▸ Aim
Scan the lines below for "bodies"; report the number of lines that contain it, and only that.

--

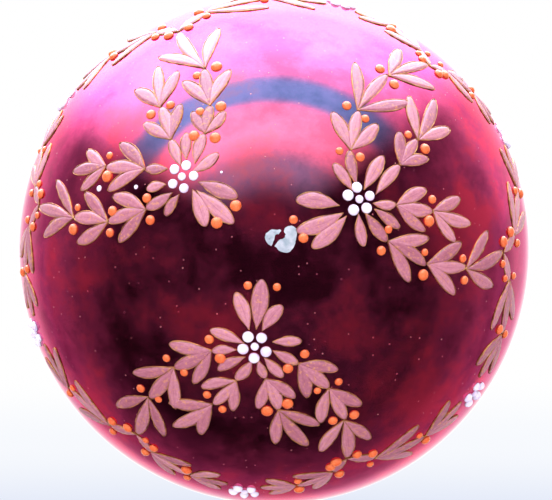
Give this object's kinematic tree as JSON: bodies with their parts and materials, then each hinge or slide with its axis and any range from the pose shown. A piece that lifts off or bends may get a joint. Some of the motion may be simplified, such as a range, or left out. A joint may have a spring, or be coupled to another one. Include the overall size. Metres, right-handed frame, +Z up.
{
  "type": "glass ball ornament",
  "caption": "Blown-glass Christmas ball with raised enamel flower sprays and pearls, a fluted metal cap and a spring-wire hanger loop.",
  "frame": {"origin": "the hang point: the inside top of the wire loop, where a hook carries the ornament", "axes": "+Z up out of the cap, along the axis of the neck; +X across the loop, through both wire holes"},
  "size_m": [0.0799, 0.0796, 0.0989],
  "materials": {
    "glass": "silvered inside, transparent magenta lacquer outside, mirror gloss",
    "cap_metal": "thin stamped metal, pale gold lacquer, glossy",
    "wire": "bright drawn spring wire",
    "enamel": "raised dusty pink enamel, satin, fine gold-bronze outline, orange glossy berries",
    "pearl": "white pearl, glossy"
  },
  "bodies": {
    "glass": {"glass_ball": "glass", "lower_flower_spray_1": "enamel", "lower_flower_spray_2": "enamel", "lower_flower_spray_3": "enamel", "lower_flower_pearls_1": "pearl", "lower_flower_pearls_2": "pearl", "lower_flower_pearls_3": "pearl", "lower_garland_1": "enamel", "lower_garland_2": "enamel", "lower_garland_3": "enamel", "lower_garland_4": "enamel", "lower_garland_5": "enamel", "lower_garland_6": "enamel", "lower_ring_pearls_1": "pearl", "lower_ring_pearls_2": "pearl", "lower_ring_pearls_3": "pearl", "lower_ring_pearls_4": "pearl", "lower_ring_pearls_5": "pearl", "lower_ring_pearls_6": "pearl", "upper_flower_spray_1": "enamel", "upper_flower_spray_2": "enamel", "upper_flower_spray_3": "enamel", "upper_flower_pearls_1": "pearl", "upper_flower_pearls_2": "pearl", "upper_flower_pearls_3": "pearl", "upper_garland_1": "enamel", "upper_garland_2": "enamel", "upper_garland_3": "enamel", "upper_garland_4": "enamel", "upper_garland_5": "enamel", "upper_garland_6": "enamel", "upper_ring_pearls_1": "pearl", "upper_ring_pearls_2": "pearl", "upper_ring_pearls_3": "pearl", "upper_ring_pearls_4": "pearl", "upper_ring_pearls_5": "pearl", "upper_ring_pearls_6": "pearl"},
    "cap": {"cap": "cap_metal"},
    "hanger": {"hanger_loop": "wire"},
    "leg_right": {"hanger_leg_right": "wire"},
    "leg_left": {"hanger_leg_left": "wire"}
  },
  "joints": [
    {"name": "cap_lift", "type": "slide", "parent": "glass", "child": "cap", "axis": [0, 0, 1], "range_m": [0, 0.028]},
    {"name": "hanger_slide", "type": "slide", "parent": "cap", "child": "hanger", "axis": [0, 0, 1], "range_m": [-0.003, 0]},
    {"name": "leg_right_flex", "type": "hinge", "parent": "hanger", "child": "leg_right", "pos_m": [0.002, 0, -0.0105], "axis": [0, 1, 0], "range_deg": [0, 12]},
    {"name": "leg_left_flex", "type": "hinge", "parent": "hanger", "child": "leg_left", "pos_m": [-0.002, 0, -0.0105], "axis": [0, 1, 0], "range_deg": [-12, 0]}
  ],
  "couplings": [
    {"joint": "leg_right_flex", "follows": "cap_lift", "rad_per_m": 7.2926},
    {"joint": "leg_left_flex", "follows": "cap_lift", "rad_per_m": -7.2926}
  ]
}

--

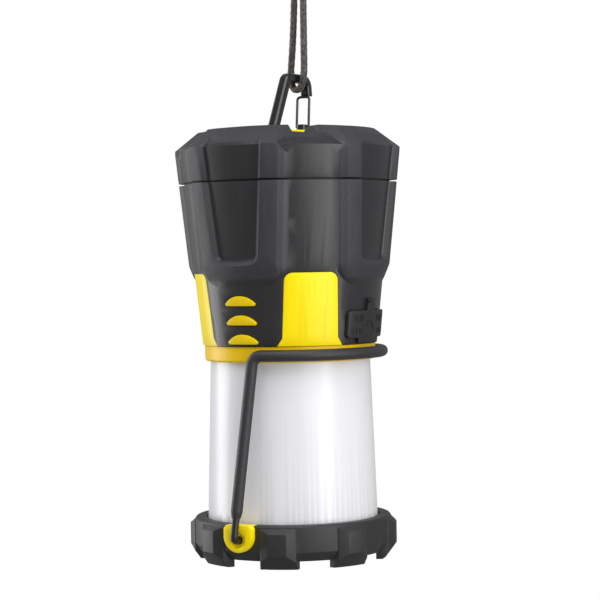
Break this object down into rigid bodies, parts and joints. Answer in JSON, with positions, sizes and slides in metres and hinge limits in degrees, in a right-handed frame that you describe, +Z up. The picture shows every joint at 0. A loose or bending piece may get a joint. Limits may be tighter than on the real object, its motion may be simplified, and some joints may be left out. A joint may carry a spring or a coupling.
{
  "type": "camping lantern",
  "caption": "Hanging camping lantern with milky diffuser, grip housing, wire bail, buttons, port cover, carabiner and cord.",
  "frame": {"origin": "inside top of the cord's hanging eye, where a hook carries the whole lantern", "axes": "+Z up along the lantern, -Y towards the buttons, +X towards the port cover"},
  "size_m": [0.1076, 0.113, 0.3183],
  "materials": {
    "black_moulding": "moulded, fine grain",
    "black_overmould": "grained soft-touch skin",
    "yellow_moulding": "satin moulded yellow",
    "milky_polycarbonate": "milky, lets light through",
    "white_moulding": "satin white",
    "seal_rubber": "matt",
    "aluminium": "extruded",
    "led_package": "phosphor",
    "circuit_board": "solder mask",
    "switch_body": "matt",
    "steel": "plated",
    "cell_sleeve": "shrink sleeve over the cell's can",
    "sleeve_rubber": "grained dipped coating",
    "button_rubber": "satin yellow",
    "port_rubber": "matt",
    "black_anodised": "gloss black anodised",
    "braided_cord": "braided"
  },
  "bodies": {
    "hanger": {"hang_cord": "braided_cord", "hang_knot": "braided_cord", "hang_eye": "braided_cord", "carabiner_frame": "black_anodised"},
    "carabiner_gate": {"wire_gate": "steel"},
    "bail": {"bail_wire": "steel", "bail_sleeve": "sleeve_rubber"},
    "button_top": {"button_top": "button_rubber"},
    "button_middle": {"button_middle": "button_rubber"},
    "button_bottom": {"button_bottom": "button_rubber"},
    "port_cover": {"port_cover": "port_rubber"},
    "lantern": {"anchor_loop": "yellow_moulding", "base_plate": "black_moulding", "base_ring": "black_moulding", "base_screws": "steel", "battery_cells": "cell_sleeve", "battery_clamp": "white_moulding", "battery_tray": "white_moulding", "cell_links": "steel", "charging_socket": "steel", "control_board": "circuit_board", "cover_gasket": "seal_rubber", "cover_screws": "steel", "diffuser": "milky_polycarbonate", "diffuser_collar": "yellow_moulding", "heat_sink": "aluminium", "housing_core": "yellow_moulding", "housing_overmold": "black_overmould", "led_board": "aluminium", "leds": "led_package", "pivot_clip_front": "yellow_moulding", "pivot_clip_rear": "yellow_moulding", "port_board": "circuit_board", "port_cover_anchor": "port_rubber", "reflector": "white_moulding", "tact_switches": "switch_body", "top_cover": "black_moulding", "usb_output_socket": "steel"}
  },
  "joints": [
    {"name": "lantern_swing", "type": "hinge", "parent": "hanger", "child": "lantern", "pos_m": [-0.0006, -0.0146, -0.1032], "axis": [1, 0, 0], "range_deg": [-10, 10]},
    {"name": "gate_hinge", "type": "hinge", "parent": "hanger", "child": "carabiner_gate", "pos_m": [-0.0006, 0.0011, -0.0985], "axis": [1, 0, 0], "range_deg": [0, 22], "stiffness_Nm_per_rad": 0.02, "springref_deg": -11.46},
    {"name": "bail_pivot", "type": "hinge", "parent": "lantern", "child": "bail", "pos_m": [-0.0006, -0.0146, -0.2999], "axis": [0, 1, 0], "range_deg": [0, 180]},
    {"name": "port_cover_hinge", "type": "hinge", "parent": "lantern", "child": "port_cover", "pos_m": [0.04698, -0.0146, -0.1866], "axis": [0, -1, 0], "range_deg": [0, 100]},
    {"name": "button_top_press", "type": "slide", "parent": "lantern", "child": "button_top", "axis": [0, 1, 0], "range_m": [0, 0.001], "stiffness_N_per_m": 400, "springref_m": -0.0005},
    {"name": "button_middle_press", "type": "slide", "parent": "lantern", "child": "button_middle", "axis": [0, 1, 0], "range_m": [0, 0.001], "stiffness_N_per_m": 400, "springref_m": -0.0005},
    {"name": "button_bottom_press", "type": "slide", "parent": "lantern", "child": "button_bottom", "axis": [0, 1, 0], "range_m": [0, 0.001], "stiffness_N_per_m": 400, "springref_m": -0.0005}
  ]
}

--

▸ Final result
4